Modeling of various speaking styles and emotions for HMM-based speech synthesis

Junichi Yamagishi, Koji Onishi, Takashi Masuko, Takao Kobayashi

Published: 2003, Last Modified: 19 Oct 2024INTERSPEECH 2003EveryoneRevisionsBibTeXCC BY-SA 4.0

Abstract: This paper presents an approach to realizing various emotional expressions and speaking styles in synthetic speech using HMM-based speech synthesis. We show two methods for modeling speaking styles and emotions. In the first method, called "style dependent modeling," each speaking style and emotion is individually modeled. On the other hand, in the second method, called "style mixed modeling," speaking style or emotion is treated as a contextual factor as well as phonetic, prosodic, and linguistic factors, and all speaking styles and emotions are modeled by a single acoustic model simultaneously. We chose four styles, that is, "reading," "rough," "joyful," and "sad," and compared those two modeling methods using these styles.
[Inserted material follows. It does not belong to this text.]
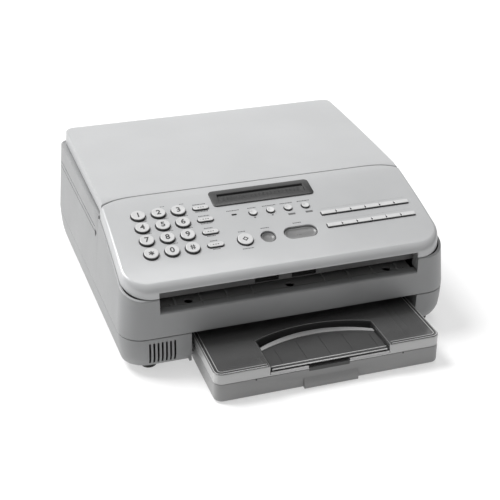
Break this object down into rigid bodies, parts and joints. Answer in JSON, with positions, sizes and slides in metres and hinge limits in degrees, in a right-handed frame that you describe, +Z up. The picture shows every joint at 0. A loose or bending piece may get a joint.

From the results of subjective tests, it is shown that both modeling methods have almost the same performance, and that it is possible to synthesize speech with similar speaking styles and emotions to those of the recorded speech. In addition, it is also shown that the style mixed modeling can reduce the number of output distributions in comparison with the style dependent modeling.